→ Data provided:

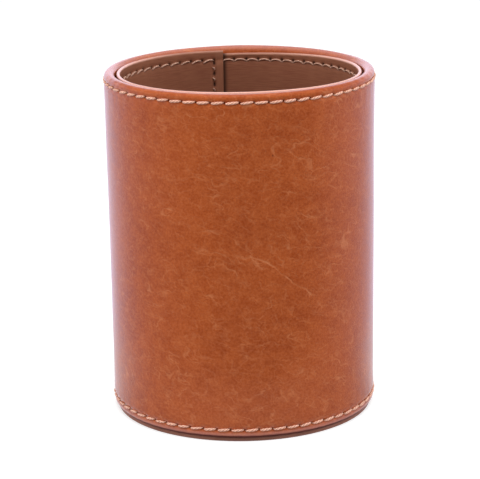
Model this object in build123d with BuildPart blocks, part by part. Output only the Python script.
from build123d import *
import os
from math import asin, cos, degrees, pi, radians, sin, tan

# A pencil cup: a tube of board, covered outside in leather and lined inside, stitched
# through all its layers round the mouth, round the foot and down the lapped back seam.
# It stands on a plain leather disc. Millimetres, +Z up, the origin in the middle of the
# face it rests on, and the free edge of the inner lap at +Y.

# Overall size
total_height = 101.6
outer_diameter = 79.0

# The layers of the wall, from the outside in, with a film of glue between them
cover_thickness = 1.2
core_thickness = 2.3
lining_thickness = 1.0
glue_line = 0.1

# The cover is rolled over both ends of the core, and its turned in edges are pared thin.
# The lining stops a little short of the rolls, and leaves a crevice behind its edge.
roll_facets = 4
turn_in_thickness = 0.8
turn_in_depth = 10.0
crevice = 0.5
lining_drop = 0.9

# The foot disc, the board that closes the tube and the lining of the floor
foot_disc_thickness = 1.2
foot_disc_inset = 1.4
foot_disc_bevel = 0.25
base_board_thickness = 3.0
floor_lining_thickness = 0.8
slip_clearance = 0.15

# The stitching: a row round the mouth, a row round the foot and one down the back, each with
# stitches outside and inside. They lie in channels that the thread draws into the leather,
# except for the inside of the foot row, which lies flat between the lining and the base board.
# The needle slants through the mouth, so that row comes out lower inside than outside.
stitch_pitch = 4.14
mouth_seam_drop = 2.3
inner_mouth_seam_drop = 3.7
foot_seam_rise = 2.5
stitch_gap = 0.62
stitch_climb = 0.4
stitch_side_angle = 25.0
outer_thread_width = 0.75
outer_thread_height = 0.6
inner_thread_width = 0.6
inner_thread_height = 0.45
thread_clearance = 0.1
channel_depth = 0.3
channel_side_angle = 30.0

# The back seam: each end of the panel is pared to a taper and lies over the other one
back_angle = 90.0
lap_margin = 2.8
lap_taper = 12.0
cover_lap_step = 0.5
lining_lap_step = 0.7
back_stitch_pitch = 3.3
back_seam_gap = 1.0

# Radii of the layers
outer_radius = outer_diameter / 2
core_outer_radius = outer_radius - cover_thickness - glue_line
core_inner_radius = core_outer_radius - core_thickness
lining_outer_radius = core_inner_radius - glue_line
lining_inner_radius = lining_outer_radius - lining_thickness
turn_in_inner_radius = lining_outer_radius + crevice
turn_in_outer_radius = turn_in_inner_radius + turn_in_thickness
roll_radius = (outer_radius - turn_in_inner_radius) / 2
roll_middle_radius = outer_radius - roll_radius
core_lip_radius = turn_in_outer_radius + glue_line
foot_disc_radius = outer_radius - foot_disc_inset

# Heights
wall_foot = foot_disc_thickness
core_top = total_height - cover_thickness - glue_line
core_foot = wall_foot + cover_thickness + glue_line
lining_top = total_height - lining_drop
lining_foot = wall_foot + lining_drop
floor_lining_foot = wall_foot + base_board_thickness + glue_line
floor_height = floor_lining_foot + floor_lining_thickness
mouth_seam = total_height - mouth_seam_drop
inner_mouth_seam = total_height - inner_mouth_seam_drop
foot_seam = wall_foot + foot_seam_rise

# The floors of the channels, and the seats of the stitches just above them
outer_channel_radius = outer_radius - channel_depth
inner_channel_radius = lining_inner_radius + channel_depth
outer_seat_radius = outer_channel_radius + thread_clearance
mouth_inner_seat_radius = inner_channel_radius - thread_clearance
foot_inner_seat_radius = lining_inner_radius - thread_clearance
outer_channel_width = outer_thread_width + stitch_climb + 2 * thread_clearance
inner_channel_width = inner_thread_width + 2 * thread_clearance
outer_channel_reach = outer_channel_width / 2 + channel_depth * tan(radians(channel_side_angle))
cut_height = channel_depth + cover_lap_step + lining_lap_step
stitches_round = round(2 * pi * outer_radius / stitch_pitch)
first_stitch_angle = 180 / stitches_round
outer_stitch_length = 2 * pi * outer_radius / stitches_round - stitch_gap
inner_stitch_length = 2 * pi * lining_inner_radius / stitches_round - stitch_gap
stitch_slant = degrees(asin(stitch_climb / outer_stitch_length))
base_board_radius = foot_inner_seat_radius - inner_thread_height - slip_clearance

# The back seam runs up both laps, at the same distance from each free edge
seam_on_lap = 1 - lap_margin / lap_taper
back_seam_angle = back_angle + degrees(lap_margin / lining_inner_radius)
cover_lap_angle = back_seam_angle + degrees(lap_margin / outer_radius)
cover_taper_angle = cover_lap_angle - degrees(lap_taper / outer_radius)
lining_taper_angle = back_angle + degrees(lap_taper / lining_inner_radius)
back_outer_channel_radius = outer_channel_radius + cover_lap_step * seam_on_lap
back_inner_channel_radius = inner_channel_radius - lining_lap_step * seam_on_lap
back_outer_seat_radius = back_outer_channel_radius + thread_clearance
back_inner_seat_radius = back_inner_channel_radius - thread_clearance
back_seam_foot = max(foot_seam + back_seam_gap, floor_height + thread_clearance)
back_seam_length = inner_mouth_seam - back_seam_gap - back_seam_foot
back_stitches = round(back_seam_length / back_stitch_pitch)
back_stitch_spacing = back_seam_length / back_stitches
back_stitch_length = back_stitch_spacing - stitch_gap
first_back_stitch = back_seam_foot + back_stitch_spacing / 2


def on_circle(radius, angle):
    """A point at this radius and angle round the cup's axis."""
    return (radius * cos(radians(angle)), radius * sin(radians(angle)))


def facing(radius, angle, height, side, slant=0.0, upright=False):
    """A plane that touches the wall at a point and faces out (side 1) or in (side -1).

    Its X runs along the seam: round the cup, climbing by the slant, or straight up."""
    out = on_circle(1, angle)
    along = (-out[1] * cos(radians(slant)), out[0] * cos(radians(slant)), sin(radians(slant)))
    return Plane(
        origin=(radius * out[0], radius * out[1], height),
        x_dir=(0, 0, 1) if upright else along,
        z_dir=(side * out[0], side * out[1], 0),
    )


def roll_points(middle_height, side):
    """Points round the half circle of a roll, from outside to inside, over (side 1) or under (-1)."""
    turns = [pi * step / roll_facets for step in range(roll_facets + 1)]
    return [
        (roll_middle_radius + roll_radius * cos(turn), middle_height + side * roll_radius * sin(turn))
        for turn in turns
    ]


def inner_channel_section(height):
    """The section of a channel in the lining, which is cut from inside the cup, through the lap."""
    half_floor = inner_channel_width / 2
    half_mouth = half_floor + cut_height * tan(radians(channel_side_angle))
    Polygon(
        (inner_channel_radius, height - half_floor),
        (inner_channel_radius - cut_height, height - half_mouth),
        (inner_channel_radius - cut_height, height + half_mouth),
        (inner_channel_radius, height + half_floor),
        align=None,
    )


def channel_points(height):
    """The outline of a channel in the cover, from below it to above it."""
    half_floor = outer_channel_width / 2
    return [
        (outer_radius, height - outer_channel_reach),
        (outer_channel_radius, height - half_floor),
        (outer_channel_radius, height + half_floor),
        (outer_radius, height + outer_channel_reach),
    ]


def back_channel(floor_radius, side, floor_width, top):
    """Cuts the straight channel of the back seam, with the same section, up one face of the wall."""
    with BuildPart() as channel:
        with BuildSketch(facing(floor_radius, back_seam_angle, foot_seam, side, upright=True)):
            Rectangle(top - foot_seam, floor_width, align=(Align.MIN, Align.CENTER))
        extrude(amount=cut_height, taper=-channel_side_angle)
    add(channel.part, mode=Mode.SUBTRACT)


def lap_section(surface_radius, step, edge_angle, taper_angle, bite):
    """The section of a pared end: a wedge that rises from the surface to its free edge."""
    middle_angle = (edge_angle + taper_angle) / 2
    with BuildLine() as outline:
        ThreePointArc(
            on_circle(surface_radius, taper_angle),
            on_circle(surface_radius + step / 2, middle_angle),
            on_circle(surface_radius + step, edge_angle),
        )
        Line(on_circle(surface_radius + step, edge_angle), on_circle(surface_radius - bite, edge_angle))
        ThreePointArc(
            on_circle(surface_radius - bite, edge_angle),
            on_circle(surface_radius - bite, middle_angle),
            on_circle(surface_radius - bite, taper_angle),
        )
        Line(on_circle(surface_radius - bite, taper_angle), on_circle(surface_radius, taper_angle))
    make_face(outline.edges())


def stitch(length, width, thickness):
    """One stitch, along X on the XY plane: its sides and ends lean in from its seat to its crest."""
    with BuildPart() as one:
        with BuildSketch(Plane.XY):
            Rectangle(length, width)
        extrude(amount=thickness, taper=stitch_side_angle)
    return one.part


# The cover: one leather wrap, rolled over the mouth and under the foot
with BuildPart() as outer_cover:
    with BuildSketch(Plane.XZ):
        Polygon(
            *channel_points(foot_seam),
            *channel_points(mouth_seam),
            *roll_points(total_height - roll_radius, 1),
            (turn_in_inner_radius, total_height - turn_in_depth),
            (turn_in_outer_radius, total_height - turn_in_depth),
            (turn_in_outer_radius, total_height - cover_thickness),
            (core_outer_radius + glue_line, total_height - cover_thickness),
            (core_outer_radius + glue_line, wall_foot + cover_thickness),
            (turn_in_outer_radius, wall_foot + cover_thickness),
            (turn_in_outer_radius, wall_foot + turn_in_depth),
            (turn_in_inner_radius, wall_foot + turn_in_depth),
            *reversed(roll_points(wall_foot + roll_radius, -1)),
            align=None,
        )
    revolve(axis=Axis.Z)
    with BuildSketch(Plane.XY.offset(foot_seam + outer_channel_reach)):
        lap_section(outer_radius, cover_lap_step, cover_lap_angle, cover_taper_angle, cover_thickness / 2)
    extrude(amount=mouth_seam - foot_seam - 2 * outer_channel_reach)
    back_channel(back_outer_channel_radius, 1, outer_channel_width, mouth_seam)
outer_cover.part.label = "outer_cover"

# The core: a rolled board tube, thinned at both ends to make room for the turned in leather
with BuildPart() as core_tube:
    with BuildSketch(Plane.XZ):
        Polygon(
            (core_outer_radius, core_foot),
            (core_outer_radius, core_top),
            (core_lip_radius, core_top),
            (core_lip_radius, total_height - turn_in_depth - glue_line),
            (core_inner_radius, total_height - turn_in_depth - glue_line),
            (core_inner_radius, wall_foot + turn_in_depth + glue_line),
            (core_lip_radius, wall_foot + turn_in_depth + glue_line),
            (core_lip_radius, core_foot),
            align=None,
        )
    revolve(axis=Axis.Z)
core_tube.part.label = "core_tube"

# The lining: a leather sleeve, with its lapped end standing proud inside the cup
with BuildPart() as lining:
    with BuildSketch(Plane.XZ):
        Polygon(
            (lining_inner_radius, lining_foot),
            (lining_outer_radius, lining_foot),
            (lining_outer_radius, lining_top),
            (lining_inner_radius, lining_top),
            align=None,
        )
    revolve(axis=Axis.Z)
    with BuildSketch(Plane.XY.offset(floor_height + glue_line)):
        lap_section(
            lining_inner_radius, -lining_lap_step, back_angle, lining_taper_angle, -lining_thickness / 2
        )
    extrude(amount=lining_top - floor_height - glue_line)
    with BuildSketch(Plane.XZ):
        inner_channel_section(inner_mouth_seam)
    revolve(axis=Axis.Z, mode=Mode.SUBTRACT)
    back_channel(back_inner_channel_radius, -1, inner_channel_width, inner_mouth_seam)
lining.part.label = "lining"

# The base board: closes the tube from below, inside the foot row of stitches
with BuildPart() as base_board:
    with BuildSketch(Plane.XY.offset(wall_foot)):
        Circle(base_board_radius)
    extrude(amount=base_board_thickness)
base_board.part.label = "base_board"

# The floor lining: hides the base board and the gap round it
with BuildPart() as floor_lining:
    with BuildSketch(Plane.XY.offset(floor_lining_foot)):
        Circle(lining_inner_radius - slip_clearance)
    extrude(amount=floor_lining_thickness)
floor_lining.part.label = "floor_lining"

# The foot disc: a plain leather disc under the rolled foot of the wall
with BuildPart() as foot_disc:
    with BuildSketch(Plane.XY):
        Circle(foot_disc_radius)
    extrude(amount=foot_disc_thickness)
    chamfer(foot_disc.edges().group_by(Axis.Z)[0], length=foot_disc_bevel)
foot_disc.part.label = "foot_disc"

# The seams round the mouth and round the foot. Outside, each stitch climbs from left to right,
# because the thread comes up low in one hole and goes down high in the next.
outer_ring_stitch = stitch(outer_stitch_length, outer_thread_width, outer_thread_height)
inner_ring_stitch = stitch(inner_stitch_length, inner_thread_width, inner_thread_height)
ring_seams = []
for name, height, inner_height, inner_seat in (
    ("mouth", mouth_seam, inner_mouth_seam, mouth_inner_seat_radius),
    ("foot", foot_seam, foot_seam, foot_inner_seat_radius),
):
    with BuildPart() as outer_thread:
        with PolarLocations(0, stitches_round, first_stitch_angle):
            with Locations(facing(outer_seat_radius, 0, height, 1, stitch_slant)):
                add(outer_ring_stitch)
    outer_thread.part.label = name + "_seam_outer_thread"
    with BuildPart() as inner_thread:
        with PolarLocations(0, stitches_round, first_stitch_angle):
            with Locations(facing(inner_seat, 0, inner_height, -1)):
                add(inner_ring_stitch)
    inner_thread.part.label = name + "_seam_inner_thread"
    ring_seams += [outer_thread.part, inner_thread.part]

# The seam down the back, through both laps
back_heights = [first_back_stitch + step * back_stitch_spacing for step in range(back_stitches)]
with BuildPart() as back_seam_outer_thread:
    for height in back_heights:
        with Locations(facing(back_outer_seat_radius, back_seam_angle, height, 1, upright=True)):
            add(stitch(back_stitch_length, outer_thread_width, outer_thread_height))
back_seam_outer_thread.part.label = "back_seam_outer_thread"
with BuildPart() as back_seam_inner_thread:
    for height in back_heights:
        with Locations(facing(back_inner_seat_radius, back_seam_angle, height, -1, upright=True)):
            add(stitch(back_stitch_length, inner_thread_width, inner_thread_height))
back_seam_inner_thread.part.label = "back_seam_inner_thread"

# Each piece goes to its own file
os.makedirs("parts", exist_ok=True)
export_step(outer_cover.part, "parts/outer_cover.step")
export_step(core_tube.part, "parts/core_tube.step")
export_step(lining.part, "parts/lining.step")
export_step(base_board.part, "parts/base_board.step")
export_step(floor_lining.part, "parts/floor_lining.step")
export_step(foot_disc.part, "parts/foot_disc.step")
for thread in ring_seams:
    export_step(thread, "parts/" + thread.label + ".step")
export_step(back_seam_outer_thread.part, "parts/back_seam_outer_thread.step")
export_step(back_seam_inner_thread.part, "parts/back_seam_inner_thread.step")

→ Required task: Your task is to quote the lines above, beginning with the first and ending with the one that holds "from math import".

→ Exercise answer:
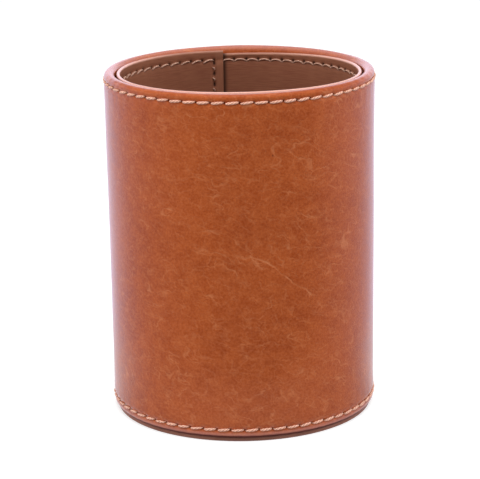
Model this object in build123d with BuildPart blocks, part by part. Output only the Python script.
from build123d import *
import os
from math import asin, cos, degrees, pi, radians, sin, tan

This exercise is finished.